For those that sell to start-ups, consider mentoring them for an initial period of time. For the seller, helping the start-up stay in business and grow is imperative. If they fail, the seller’s commission share disappears. Help them with the business, and the share increases over time. During the mentoring period, it makes sense for the ownership to remain with the original owner. That gives time for the new owner to build relationships with the principals so when the current owner relinquishes ownership, the chances for agreement terminations is minimized.
Connecting With Buyers
How do these one-person agency owners connect with prospective buyers? As a member, one tactic that creates opportu-nities is to use the RepFinder to create a list of prospects. You access it in the member area of the MANA website. Search for manufacturers’ representatives in the area that appears to sell complementary products. Since you download the results into an Excel file, sort by “Date Established,” newest to oldest. That places the start-ups at the top of the list. Contact them and learn if they want to purchase the business. Ask them to please keep the conversation confidential. You don’t want word getting out until you are ready to present your plan to your principals.
MANA recently created a new online “Agency Business Opportunity” ad program.
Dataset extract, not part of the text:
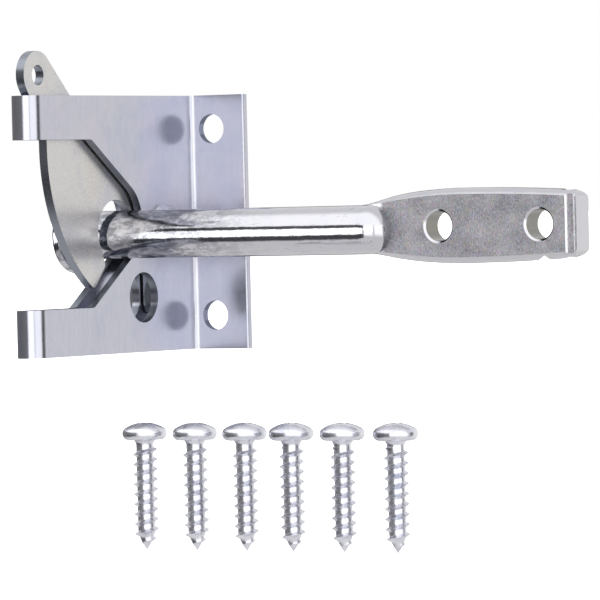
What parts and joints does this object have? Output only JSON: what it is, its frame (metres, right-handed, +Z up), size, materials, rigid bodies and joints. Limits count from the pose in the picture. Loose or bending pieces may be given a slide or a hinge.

Consider an investment in an ad to attract prospective buyers. When the ad results in the sale of the business, the ROI is significant. We also offer the option to place a smaller ad in Agency Sales. The ads provide ways to maintain anonymity.
We’re all living longer these days, so we need to add more to our retirement accounts than our parents did. Doesn’t it make sense to consider selling your manufacturers’ representative business to accomplish this goal?